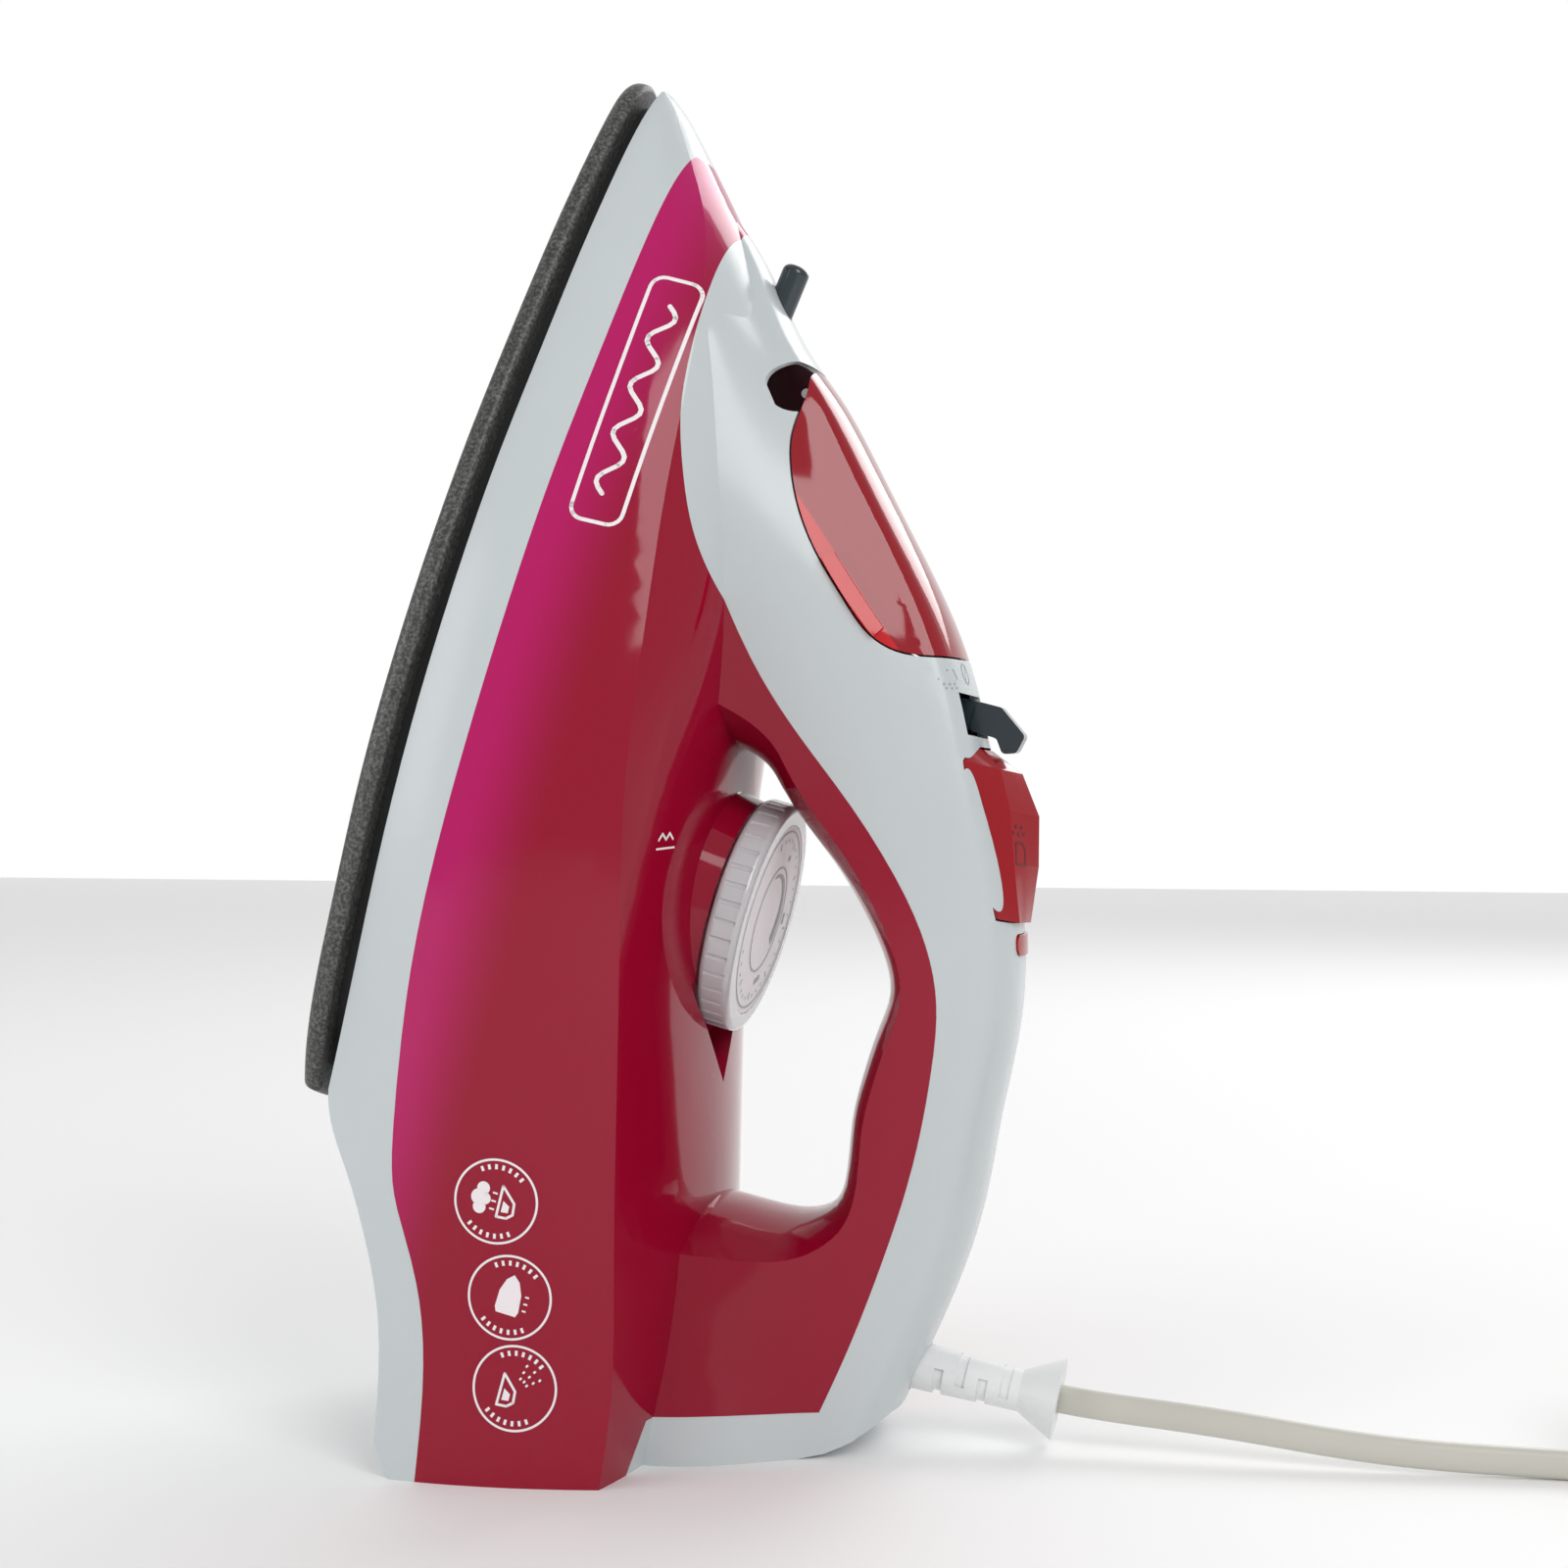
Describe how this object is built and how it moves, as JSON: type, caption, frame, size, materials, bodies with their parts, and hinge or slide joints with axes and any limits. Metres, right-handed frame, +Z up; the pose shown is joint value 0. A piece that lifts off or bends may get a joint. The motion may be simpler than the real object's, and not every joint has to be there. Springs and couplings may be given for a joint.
{
  "type": "steam clothes iron",
  "caption": "Hand-held steam iron on its heel: soleplate, clear water tank, handle with dial, steam lever, spray and burst buttons, filler door and cord.",
  "frame": {"origin": "centre of the iron, without its free cord, on the floor that its heel stands on", "axes": "+Z up, toward the nose; +X toward the handle and away from the sole; Y across the iron"},
  "size_m": [0.3403, 0.1104, 0.2848],
  "materials": {
    "screw_steel": "zinc-plated steel",
    "cover_steel": "pressed steel",
    "silicone": "red-brown silicone",
    "heat_collar": "black heat-proof plastic",
    "guard_plastic": "white flexible plastic",
    "cord_sleeve": "grey-beige satin flex",
    "tie_plastic": "white plastic tie",
    "disc_print": "white printed disc",
    "dial_plastic": "milky clear plastic",
    "deep_red_plastic": "glossy deep red plastic",
    "element_steel": "dull steel sheath",
    "lamp_glass": "small neon lamp",
    "lens_red": "clear red plastic",
    "wire_sleeve": "silicone-covered wire",
    "blade_brass": "plated brass",
    "white_plastic": "pale grey-white satin plastic",
    "cast_aluminium": "rough die-cast aluminium",
    "sole_coating": "speckled dark grey non-stick coating",
    "button_red": "glossy deep red plastic",
    "slate_plastic": "slate grey plastic",
    "tank_plastic": "clear magenta plastic",
    "tank_floor_plastic": "dark red plastic",
    "fuse_body": "glass-fibre sleeve",
    "thermostat_metal": "plated steel and ceramic",
    "valve_plastic": "natural nylon"
  },
  "bodies": {
    "iron": {"body_screws": "screw_steel", "burst_barrel": "valve_plastic", "burst_spring": "screw_steel", "chamber_cover": "cover_steel", "chamber_gasket": "silicone", "collar": "heat_collar", "cord_clamp": "white_plastic", "cord_coil": "cord_sleeve", "cord_lead": "cord_sleeve", "cord_tie": "tie_plastic", "door_pin": "screw_steel", "filler_chute": "tank_plastic", "handle_shell": "white_plastic", "heating_element": "element_steel", "indicator_lamp": "lamp_glass", "indicator_lens": "lens_red", "inner_wires": "wire_sleeve", "lever_pin": "screw_steel", "plug_blades": "blade_brass", "plug_body": "cord_sleeve", "rear_cover": "white_plastic", "skirt": "white_plastic", "sole_casting": "cast_aluminium", "soleplate": "sole_coating", "spray_barrel": "valve_plastic", "spray_nozzle": "slate_plastic", "spray_spring": "screw_steel", "tank_body": "tank_plastic", "tank_bulkhead": "tank_floor_plastic", "tank_deck": "tank_plastic", "tank_floor": "tank_floor_plastic", "tank_floor_seal": "silicone", "terminal_block": "valve_plastic", "thermal_fuse": "fuse_body", "thermostat": "thermostat_metal", "valve_seat": "silicone"},
    "dial": {"dial_knob": "dial_plastic", "dial_disc": "disc_print", "dial_shaft": "screw_steel"},
    "lever": {"steam_lever": "slate_plastic"},
    "valve": {"valve_needle": "valve_plastic"},
    "spray": {"spray_button": "button_red", "spray_piston": "valve_plastic"},
    "burst": {"burst_button": "button_red", "burst_piston": "valve_plastic"},
    "door": {"fill_door": "deep_red_plastic", "door_seal": "silicone"},
    "guard": {"cord_guard": "guard_plastic"}
  },
  "joints": [
    {"name": "dial_turn", "type": "hinge", "parent": "iron", "child": "dial", "pos_m": [0.00875, 0, 0.10835], "axis": [0.965, 0, -0.2622], "range_deg": [0, 270]},
    {"name": "door_open", "type": "hinge", "parent": "iron", "child": "door", "pos_m": [0.02143, 0, 0.21682], "axis": [0, -1, 0], "range_deg": [0, 62]},
    {"name": "lever_swing", "type": "hinge", "parent": "iron", "child": "lever", "pos_m": [0.04037, 0, 0.15416], "axis": [-0.2622, 0, -0.965], "range_deg": [0, 28]},
    {"name": "valve_lift", "type": "slide", "parent": "iron", "child": "valve", "axis": [0.965, 0, -0.2622], "range_m": [0, 0.003]},
    {"name": "spray_press", "type": "slide", "parent": "iron", "child": "spray", "axis": [-0.965, 0, 0.2622], "range_m": [0, 0.005], "stiffness_N_per_m": 350, "springref_m": -0.004, "deforming": ["spray_spring"]},
    {"name": "burst_press", "type": "slide", "parent": "iron", "child": "burst", "axis": [-0.965, 0, 0.2622], "range_m": [0, 0.005], "stiffness_N_per_m": 350, "springref_m": -0.004, "deforming": ["burst_spring"]},
    {"name": "guard_swivel", "type": "hinge", "parent": "iron", "child": "guard", "pos_m": [0.04069, 0, 0.01614], "axis": [0.9826, 0, -0.1857], "range_deg": [-60, 60]}
  ],
  "couplings": [
    {"joint": "valve_lift", "follows": "lever_swing", "m_per_rad": 0.006127}
  ]
}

#### [WORK TO DO]
Give back all the data exactly as written.

#### [RESULT OF THIS TASK]
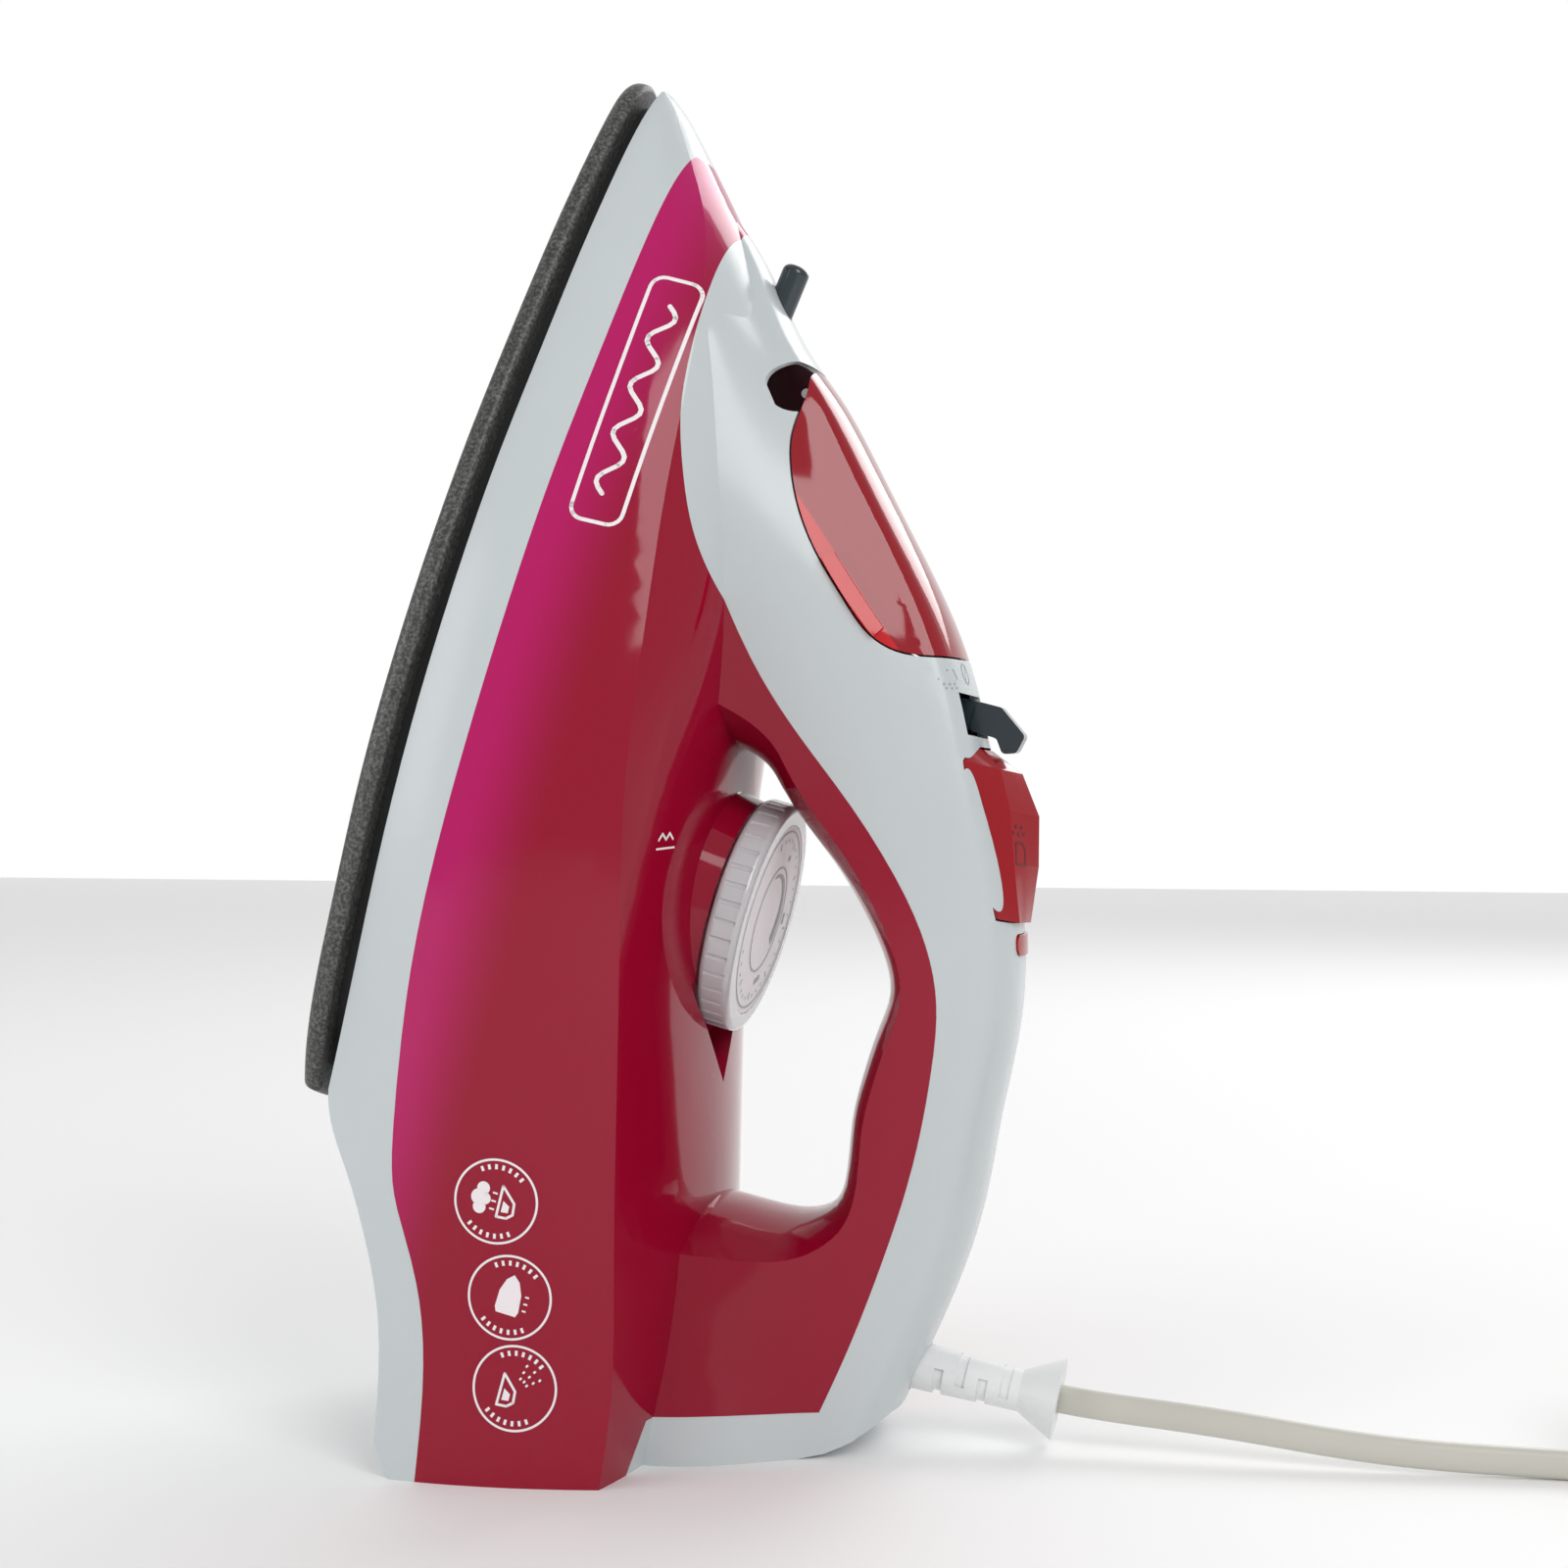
Describe how this object is built and how it moves, as JSON: type, caption, frame, size, materials, bodies with their parts, and hinge or slide joints with axes and any limits. Metres, right-handed frame, +Z up; the pose shown is joint value 0. A piece that lifts off or bends may get a joint. The motion may be simpler than the real object's, and not every joint has to be there. Springs and couplings may be given for a joint.
{
  "type": "steam clothes iron",
  "caption": "Hand-held steam iron on its heel: soleplate, clear water tank, handle with dial, steam lever, spray and burst buttons, filler door and cord.",
  "frame": {"origin": "centre of the iron, without its free cord, on the floor that its heel stands on", "axes": "+Z up, toward the nose; +X toward the handle and away from the sole; Y across the iron"},
  "size_m": [0.3403, 0.1104, 0.2848],
  "materials": {
    "screw_steel": "zinc-plated steel",
    "cover_steel": "pressed steel",
    "silicone": "red-brown silicone",
    "heat_collar": "black heat-proof plastic",
    "guard_plastic": "white flexible plastic",
    "cord_sleeve": "grey-beige satin flex",
    "tie_plastic": "white plastic tie",
    "disc_print": "white printed disc",
    "dial_plastic": "milky clear plastic",
    "deep_red_plastic": "glossy deep red plastic",
    "element_steel": "dull steel sheath",
    "lamp_glass": "small neon lamp",
    "lens_red": "clear red plastic",
    "wire_sleeve": "silicone-covered wire",
    "blade_brass": "plated brass",
    "white_plastic": "pale grey-white satin plastic",
    "cast_aluminium": "rough die-cast aluminium",
    "sole_coating": "speckled dark grey non-stick coating",
    "button_red": "glossy deep red plastic",
    "slate_plastic": "slate grey plastic",
    "tank_plastic": "clear magenta plastic",
    "tank_floor_plastic": "dark red plastic",
    "fuse_body": "glass-fibre sleeve",
    "thermostat_metal": "plated steel and ceramic",
    "valve_plastic": "natural nylon"
  },
  "bodies": {
    "iron": {"body_screws": "screw_steel", "burst_barrel": "valve_plastic", "burst_spring": "screw_steel", "chamber_cover": "cover_steel", "chamber_gasket": "silicone", "collar": "heat_collar", "cord_clamp": "white_plastic", "cord_coil": "cord_sleeve", "cord_lead": "cord_sleeve", "cord_tie": "tie_plastic", "door_pin": "screw_steel", "filler_chute": "tank_plastic", "handle_shell": "white_plastic", "heating_element": "element_steel", "indicator_lamp": "lamp_glass", "indicator_lens": "lens_red", "inner_wires": "wire_sleeve", "lever_pin": "screw_steel", "plug_blades": "blade_brass", "plug_body": "cord_sleeve", "rear_cover": "white_plastic", "skirt": "white_plastic", "sole_casting": "cast_aluminium", "soleplate": "sole_coating", "spray_barrel": "valve_plastic", "spray_nozzle": "slate_plastic", "spray_spring": "screw_steel", "tank_body": "tank_plastic", "tank_bulkhead": "tank_floor_plastic", "tank_deck": "tank_plastic", "tank_floor": "tank_floor_plastic", "tank_floor_seal": "silicone", "terminal_block": "valve_plastic", "thermal_fuse": "fuse_body", "thermostat": "thermostat_metal", "valve_seat": "silicone"},
    "dial": {"dial_knob": "dial_plastic", "dial_disc": "disc_print", "dial_shaft": "screw_steel"},
    "lever": {"steam_lever": "slate_plastic"},
    "valve": {"valve_needle": "valve_plastic"},
    "spray": {"spray_button": "button_red", "spray_piston": "valve_plastic"},
    "burst": {"burst_button": "button_red", "burst_piston": "valve_plastic"},
    "door": {"fill_door": "deep_red_plastic", "door_seal": "silicone"},
    "guard": {"cord_guard": "guard_plastic"}
  },
  "joints": [
    {"name": "dial_turn", "type": "hinge", "parent": "iron", "child": "dial", "pos_m": [0.00875, 0, 0.10835], "axis": [0.965, 0, -0.2622], "range_deg": [0, 270]},
    {"name": "door_open", "type": "hinge", "parent": "iron", "child": "door", "pos_m": [0.02143, 0, 0.21682], "axis": [0, -1, 0], "range_deg": [0, 62]},
    {"name": "lever_swing", "type": "hinge", "parent": "iron", "child": "lever", "pos_m": [0.04037, 0, 0.15416], "axis": [-0.2622, 0, -0.965], "range_deg": [0, 28]},
    {"name": "valve_lift", "type": "slide", "parent": "iron", "child": "valve", "axis": [0.965, 0, -0.2622], "range_m": [0, 0.003]},
    {"name": "spray_press", "type": "slide", "parent": "iron", "child": "spray", "axis": [-0.965, 0, 0.2622], "range_m": [0, 0.005], "stiffness_N_per_m": 350, "springref_m": -0.004, "deforming": ["spray_spring"]},
    {"name": "burst_press", "type": "slide", "parent": "iron", "child": "burst", "axis": [-0.965, 0, 0.2622], "range_m": [0, 0.005], "stiffness_N_per_m": 350, "springref_m": -0.004, "deforming": ["burst_spring"]},
    {"name": "guard_swivel", "type": "hinge", "parent": "iron", "child": "guard", "pos_m": [0.04069, 0, 0.01614], "axis": [0.9826, 0, -0.1857], "range_deg": [-60, 60]}
  ],
  "couplings": [
    {"joint": "valve_lift", "follows": "lever_swing", "m_per_rad": 0.006127}
  ]
}